Amna Khalid, a history professor at Carleton College in Minnesota, has written extensively in The Chronicle of Higher Education and other publications on such subjects as “Yes, D.E.I. Can Erode Academic Freedom. Let’s Not Pretend Otherwise” and “The Data Is In — Trigger Warnings Don’t Work.”

However, when I asked Khalid about legislation in Florida (HB 999) that would codify DeSantis’s higher education proposals into law, she emailed back:

HB 999 is an abomination. It’s the most comprehensive attack on academic freedom we’ve seen. From banning concepts and theories that can be taught to limiting faculty and student speech outside the classroom to the erosion of tenure and faculty involvement in hiring decisions, this bill, if passed, will turn Florida colleges and universities into state propaganda factories and intellectual wastelands.

What’s most dangerous about the bill, Khalid continued,

is its vagueness. Calling for general education courses to ban “critical race theory” and the teaching of “identity politics,” without defining what exactly those terms mean, is a most devastatingly effective way of intimidating instructors. Anyone who wants to keep their jobs will no doubt have to self-censor and toe the line.

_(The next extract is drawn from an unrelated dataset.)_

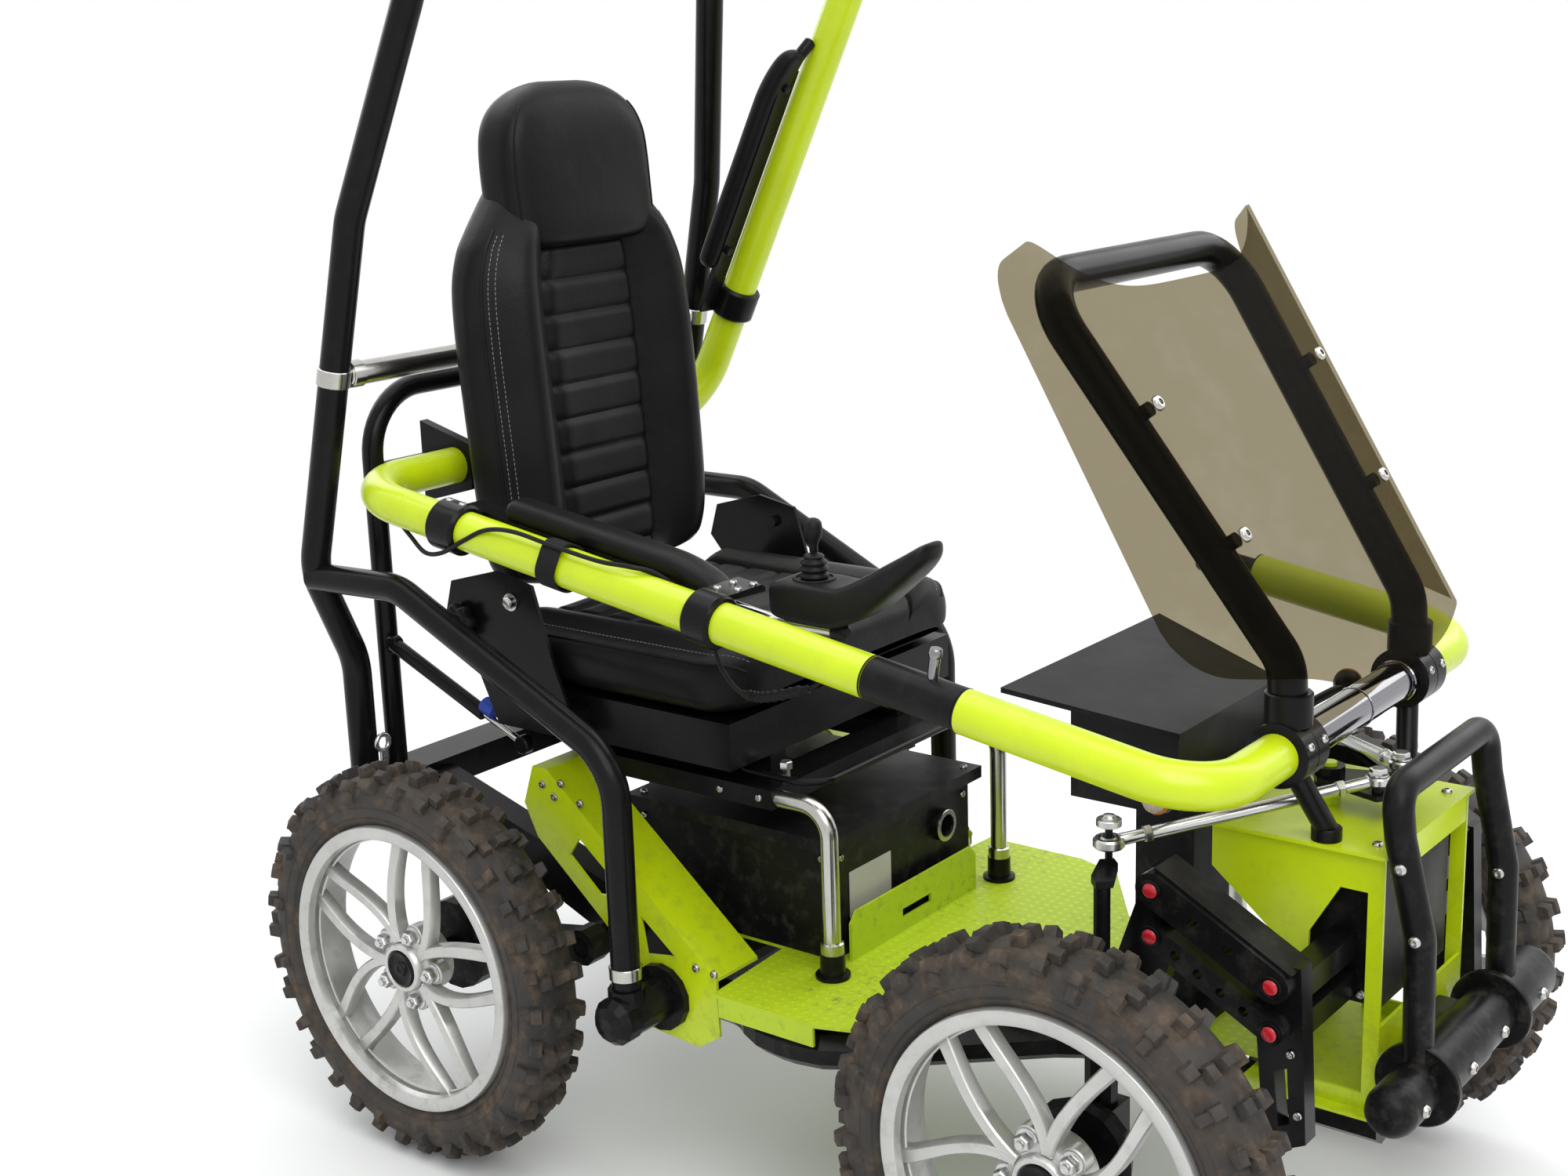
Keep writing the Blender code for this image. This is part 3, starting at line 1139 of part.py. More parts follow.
def front_tray():
    """The black tray in front of the rider, on the column that stands on the floor's neck."""
    def edge(half, y, z):
        return [(-half, y, z), (half, y, z), (half, y, z - TRAY_THICKNESS), (-half, y, z - TRAY_THICKNESS)]
    rear_edge = edge(TRAY_REAR_HALF, TRAY_REAR_Y, TRAY_REAR_Z)
    top = loft([rear_edge, edge(TRAY_FRONT_HALF, TRAY_FRONT_Y, TRAY_FRONT_Z)])
    housing = box((-0.105, TRAY_FRONT_Y + 0.010, 0.560), (0.105, -0.300, TRAY_FRONT_Z - 0.001))
    column = box((-0.045, TRAY_FRONT_Y + 0.020, PLATE_TOP + GAP), (0.045, -0.350, 0.570))
    foot = box((-0.070, TRAY_FRONT_Y - 0.006, PLATE_TOP + GAP), (0.070, -0.330, PLATE_TOP + 0.008))
    finish(fused([top, housing, column, foot]), "front_tray", "black")


# Seat


def seat_pan():
    """The seat's base on two runners, with the recline plates and the pins that the back turns on."""
    low = SEAT_FRAME_TOP + 0.028
    shapes = [box((-0.234, 0.088, low), (0.234, 0.440, CUSHION_BOTTOM - GAP))]
    for side in (-1, 1):
        shapes.append(box_between(side * 0.120, side * 0.150, (0.094, 0.430),
                                  (SEAT_FRAME_TOP + GAP, low + 0.002)))
        plate_low = RECLINE_PLATE_X - RECLINE_PLATE / 2
        plate_high = RECLINE_PLATE_X + RECLINE_PLATE / 2
        outline = [
            (0.300, low + 0.010), (0.336, 0.650), (0.368, 0.752), (0.430, 0.764), (0.510, 0.742),
            (0.524, 0.696), (0.476, 0.640), (0.440, low + 0.010),
        ]
        shapes.append(prism(outline, "X", side * plate_low, side * plate_high))
        shapes.append(box_between(side * 0.226, side * (plate_low + 0.002), (0.310, 0.430),
                                  (low + 0.012, low + 0.045)))
        shapes.append(cylinder((side * (plate_low - 0.0075), RECLINE_Y, RECLINE_Z),
                               (side * (plate_high + 0.006), RECLINE_Y, RECLINE_Z), 0.008))
    shapes.append(cylinder((-RECLINE_PLATE_X, KNOB_Y, KNOB_Z), (-(RECLINE_PLATE_X + 0.012), KNOB_Y, KNOB_Z),
                           0.005, 12))
    finish(fused(shapes), "seat_pan", "black", (0, CUSHION_REAR_Y, low))


def cushion_ring(y, half, bottom, top, crown, squeeze):
    """One section across the seat cushion, with drawn-in sides and a seam beside each bolster."""
    points = []
    height = top - bottom
    for index in range(17):
        share = -1 + 2 * index / 16
        edge = abs(share)
        fall = height * 0.55 * max(0.0, (edge - 0.80) / 0.20) ** 2.2
        seam = 0.009 * math.exp(-((edge - 0.66) / 0.035) ** 2)
        bolster = 0.012 * math.exp(-((edge - 0.80) / 0.13) ** 2)
        rise = crown * (1 - edge ** 2)
        points.append((half * share, y, top + rise + bolster - fall - seam))
    inset = half * squeeze
    sides = [(half * 0.985, y, bottom + height * 0.25), (inset, y, bottom), (0, y, bottom),
             (-inset, y, bottom), (-half * 0.985, y, bottom + height * 0.25)]
    return points + sides


def seat_cushion():
    """The padded seat: crowned, drawn in at its sides, with a rolled front and cross channels."""
    length = CUSHION_REAR_Y - CUSHION_FRONT_Y
    rings = []
    steps = 22
    for index in range(steps + 1):
        share = index / steps
        y = CUSHION_FRONT_Y + length * share
        nose = max(0.0, 1 - share / 0.16)
        tail = max(0.0, (share - 0.93) / 0.07)
        channel = 0.005 * abs(math.cos(math.pi * (share - 0.16) / 0.14)) ** 8 * (share > 0.16)
        top = CUSHION_TOP - 0.022 - 0.040 * nose ** 2.2 - 0.020 * tail ** 2 - channel
        bottom = CUSHION_BOTTOM + 0.012 * nose ** 3
        half = CUSHION_HALF - 0.022 * nose ** 2.5 - 0.010 * tail ** 2
        rings.append(cushion_ring(y, half, bottom, top, 0.014, 0.92))
    finish(loft(rings), "seat_cushion", "leather")


BACK_STATIONS = [
    # Height share, half width, forward bulge of the bolsters, thickness share, forward shift
    (0.000, 0.165, 0.010, 0.75, 0.0), (0.030, 0.190, 0.022, 0.95, 0.0), (0.120, 0.202, 0.034, 1.0, 0.0),
    (0.300, 0.205, 0.038, 1.0, 0.0), (0.480, 0.206, 0.038, 1.0, 0.0), (0.600, 0.200, 0.034, 1.0, 0.0),
    (0.680, 0.182, 0.026, 1.0, 0.002), (0.735, 0.152, 0.012, 1.05, 0.010), (0.770, 0.137, 0.004, 1.12, 0.020),
    (0.820, 0.134, 0.000, 1.20, 0.026), (0.900, 0.134, 0.000, 1.20, 0.026), (0.960, 0.118, 0.000, 1.05, 0.022),
    (0.990, 0.088, 0.000, 0.75, 0.012), (1.000, 0.055, 0.000, 0.45, 0.004),
]


def back_section(share):
    """The backrest's half width, bolster bulge, thickness and forward shift at one share of its height."""
    shares = [row[0] for row in BACK_STATIONS]
    return [float(np.interp(share, shares, [row[column] for row in BACK_STATIONS])) for column in (1, 2, 3, 4)]


def backrest_ring(z, share, channel):
    """One section across the backrest: a channelled centre between two bolsters."""
    half, bulge, thick, shift = back_section(share)
    points = []
    front = BACK_FRONT_Y + BACK_LEAN * share - shift
    depth = BACK_DEPTH * thick
    centre = 0.42
    spans = 16
    for index in range(spans + 1):
        across = -1 + 2 * index / spans
        edge = abs(across)
        bolster = bulge * math.exp(-((edge - 0.66) / 0.20) ** 2)
        corner = depth * 0.62 * max(0.0, (edge - 0.78) / 0.22) ** 2
        seam = 0.008 * math.exp(-((edge - centre) / 0.05) ** 2) * (bulge > 0.012)
        dip = channel * (edge < centre)
        points.append((half * across, front - bolster + corner + seam + dip, z))
    rear = front + depth
    back = [(half * 0.97, rear - depth * 0.22, z), (half * 0.80, rear, z),
            (-half * 0.80, rear, z), (-half * 0.97, rear - depth * 0.22, z)]
    return points + back


def seat_back():
    """The tall back with its channelled centre, bolsters and headrest, on two hinge lugs."""
    height = BACK_TOP - BACK_BOTTOM
    channel_low, channel_high, channels = 1 / 28, 19 / 28, 9
    rings = []
    steps = 28
    for index in range(steps + 1):
        share = index / steps
        pitch = (share - channel_low) / (channel_high - channel_low) * channels
        inside = channel_low < share < channel_high
        channel = 0.009 * abs(math.cos(math.pi * pitch)) ** 5 if inside else 0.0
        rings.append(backrest_ring(BACK_BOTTOM + height * share, share, channel))
    shapes = [loft(rings)]
    cuts = []
    lug_high = RECLINE_PLATE_X - RECLINE_PLATE / 2 - GAP
    lug_low = lug_high - 0.006
    for side in (-1, 1):
        outline = [
            (RECLINE_Y - 0.018, RECLINE_Z - 0.012), (RECLINE_Y - 0.018, RECLINE_Z + 0.014),
            (RECLINE_Y + 0.010, RECLINE_Z + 0.026), (0.530, 0.830), (0.545, 0.780), (0.520, 0.735),
            (RECLINE_Y + 0.010, RECLINE_Z - 0.020),
        ]
        shapes.append(prism(outline, "X", side * lug_low, side * lug_high))
        shapes.append(box_between(side * 0.170, side * (lug_high - 0.002), (0.500, 0.526), (0.752, 0.800)))
        ends = [(side * x, RECLINE_Y, RECLINE_Z) for x in (0.24, 0.28)]
        cuts.append(cylinder(*ends, bore_size(0.008)))
    finish(fused(shapes, cuts), "seat_back", "leather", (0, RECLINE_Y, RECLINE_Z))


def recline_knob():
    """The lobed knob that clamps the backrest."""
    low = RECLINE_PLATE_X + RECLINE_PLATE / 2 + GAP
    lobes, sides = 6, 24
    profile = []
    for index in range(sides):
        turn = 2 * math.pi * index / sides
        radius = 0.021 + 0.0035 * math.cos(lobes * turn)
        profile.append((KNOB_Y + radius * math.cos(turn), KNOB_Z + radius * math.sin(turn)))
    body = prism(profile, "X", -low, -(low + 0.020))
    bore_end = RECLINE_PLATE_X + 0.013
    bore = cylinder((-(low - 0.01), KNOB_Y, KNOB_Z), (-bore_end, KNOB_Y, KNOB_Z), bore_size(0.005))
    finish(fused([body], [bore]), "recline_knob", "plastic", (-low, KNOB_Y, KNOB_Z))


def seat_lever():
    """The bent wire under the seat's front edge that frees the runners."""
    z = SEAT_FRAME_TOP + 0.0105
    half = [(0.150 + GAP, 0.120, z), (0.178, 0.120, z), (0.180, 0.030, z), (0.158, 0.0, z)]
    path = bent(mirrored(half, -1) + mirrored(reversed(half), 1), 0.020, 2)
    finish(sweep(path, 0.0045, 6), "seat_lever", "black", (0, 0.120, z))


# Joystick


def turned_z(profile, x, y, sides=12):
    """A solid turned about a vertical axis. The profile lists (z, radius) from the bottom up."""
    across, other = Vector((1, 0, 0)), Vector((0, 1, 0))
    return loft([ring_points(Vector((x, y, z)), across, other, radius, sides) for z, radius in profile])


STICK_PIVOT_Z = JOYSTICK_TOP + 0.006


def joystick_box():
    """The joystick's housing and palm rest, on an arm from a clamp round the right bar."""
    x, y, top = -JOYSTICK_X, JOYSTICK_Y, JOYSTICK_TOP
    clamp = JOYSTICK_CLAMP_AT
    ring = cylinder(on_bar(-1, clamp - 0.020), on_bar(-1, clamp + 0.020), BAR_RADIUS + 0.0075, 16)
    hole = cylinder(on_bar(-1, clamp - 0.05), on_bar(-1, clamp + 0.05), bore_size(BAR_RADIUS, 16, GAP), 16)
    start = on_bar(-1, clamp, 0.012, BAR_X - 0.026)
    elbow = Vector((x - 0.012, start.y - 0.020, top - 0.030))
    arm = sweep(bent([start, elbow, (x, y - 0.010, top - 0.030)], 0.030, 3), 0.008, 10)
    outline = [(y + 0.042, top - 0.042), (y + 0.036, top - 0.012), (y + 0.020, top), (y - 0.022, top),
               (y - 0.040, top - 0.010), (y - 0.040, top - 0.046)]
    body = prism(outline, "X", x - 0.036, x + 0.036)
    rest = prism([(y - 0.030, top - 0.044), (y - 0.086, top - 0.030), (y - 0.162, top + 0.042),
                  (y - 0.160, top + 0.054), (y - 0.150, top + 0.055), (y - 0.080, top - 0.008),
                  (y - 0.030, top - 0.014)], "X", x - 0.033, x + 0.033)
    well = cylinder((x, y, top - 0.008), (x, y, top + 0.02), 0.021)
    joined = fused([ring, arm, body, rest], [hole, well])
    post = cylinder((x, y, top - 0.012), (x, y, STICK_PIVOT_Z - 0.012), 0.002, 8)
    finish(fused([joined, post]), "joystick_box", "plastic", (x, y, top))


def joystick_boot():
    """The bellows, which tips sideways with the stick."""
    z = STICK_PIVOT_Z
    profile = [(z - 0.0117, 0.002), (z - 0.0105, 0.005), (z - 0.006, 0.014), (z + 0.004, 0.017),
               (z + 0.009, 0.0125), (z + 0.013, 0.0150), (z + 0.017, 0.0105), (z + 0.0205, 0.0118),
               (z + 0.0228, 0.007),
               (z + 0.0238, 0.003)]
    finish(turned_z(profile, -JOYSTICK_X, JOYSTICK_Y), "joystick_boot", "plastic",
           (-JOYSTICK_X, JOYSTICK_Y, z))


def joystick_stick():
    """The stick with its rounded top."""
    z = STICK_PIVOT_Z
    profile = [(z + 0.0245, 0.0045), (z + 0.040, 0.0045), (z + 0.044, 0.010), (z + 0.052, 0.0115),
               (z + 0.060, 0.0085), (z + 0.063, 0.004)]
    finish(turned_z(profile, -JOYSTICK_X, JOYSTICK_Y), "joystick_stick", "plastic",
           (-JOYSTICK_X, JOYSTICK_Y, z))


def raise_bar(side, pieces):
    """Swings one side bar up, with all that it carries, about an empty on its hinge."""
    pivot = bpy.data.objects.new(side_name("bar_pivot", side), None)
    bpy.context.scene.collection.objects.link(pivot)
    pivot.location = (side * BAR_INNER_X, HINGE_Y, HINGE_Z)
    bpy.context.view_layer.update()
    for piece in pieces:
        piece.parent = pivot
        piece.matrix_parent_inverse = pivot.matrix_world.inverted()
    pivot.rotation_euler.x = -BAR_RAISED


def main():
    clear_scene()
    chassis_frame()
    footplate()
    battery()
    seat_frame()
    roll_cage()
    cage_cross_tube()
    bar_hinge_frame()
    nose_plates()
    drive_box()
    front_bumper()
    front_tray()
    screen_frame()
    windscreen()
    cross_handle()
    steering_crank()
    for side in (-1, 1):
        wheel("rear", side, REAR_AXLE_Y)
        wheel("front", side, FRONT_AXLE_Y)
        rear_arm(side)
        front_bracket(side)
        link("upper_arm", side, LINK_UPPER_FRONT_Z, 0.018, "black")
        link("lower_link", side, LINK_LOWER_FRONT_Z, 0.013, "black")
        upright(side)
        knuckle(side)
        track_rod(side)
        side_beam(side)
        seat_post(side)
        front_bar(side)
        pieces = [side_bar(side), bar_sleeve(side), latch_pin(side), arm_pad(side)]
        if side > 0:
            raise_bar(side, pieces)
    seat_pan()
    seat_cushion()
    seat_back()
    recline_knob()
    seat_lever()
    joystick_box()
    joystick_boot()
    joystick_stick()


main()
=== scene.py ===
import math
import random

import bmesh
import bpy
from mathutils import Matrix, Vector


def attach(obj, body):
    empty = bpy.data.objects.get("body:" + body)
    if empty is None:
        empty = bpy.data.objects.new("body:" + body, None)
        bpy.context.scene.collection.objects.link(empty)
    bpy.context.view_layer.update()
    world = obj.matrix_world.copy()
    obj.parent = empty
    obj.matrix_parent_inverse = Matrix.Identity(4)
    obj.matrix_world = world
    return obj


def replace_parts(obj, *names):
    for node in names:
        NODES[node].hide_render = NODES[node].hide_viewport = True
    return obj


# The scooter faces -Y and its right side is -X. Sizes are in metres.

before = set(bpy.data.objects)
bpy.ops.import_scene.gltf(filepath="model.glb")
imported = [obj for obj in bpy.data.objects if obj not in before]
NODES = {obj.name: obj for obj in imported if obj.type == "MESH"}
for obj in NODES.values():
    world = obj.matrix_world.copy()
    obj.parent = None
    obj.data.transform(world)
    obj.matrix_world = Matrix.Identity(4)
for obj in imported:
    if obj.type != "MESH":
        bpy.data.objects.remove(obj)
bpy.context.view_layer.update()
SIDES = ((-1, "right"), (1, "left"))
random.seed(7)

# Camera
CAMERA_PLACE = (-2.0528, -1.4349, 1.3756)
CAMERA_YAW = 0.6673
CAMERA_PITCH = 0.2475
CAMERA_ROLL = -0.0341
CAMERA_LENS = 48.32
CAMERA_SENSOR = 36.0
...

In addition, Khalid wrote, the measure “empowers university presidents and boards of trustees” (board members are appointed by the governor)

to make hiring, firing and post-tenure review determinations, making it impossible for faculty to critique any policy or challenge any position that runs counter to that of state officials. HB 999 targets the very core of academic freedom, the very thing that has made U.S. universities the envy of the world. If passed this bill will sound the death knell for higher education in Florida.

Khalid is by no means alone among those who have turned their fire on DeSantis.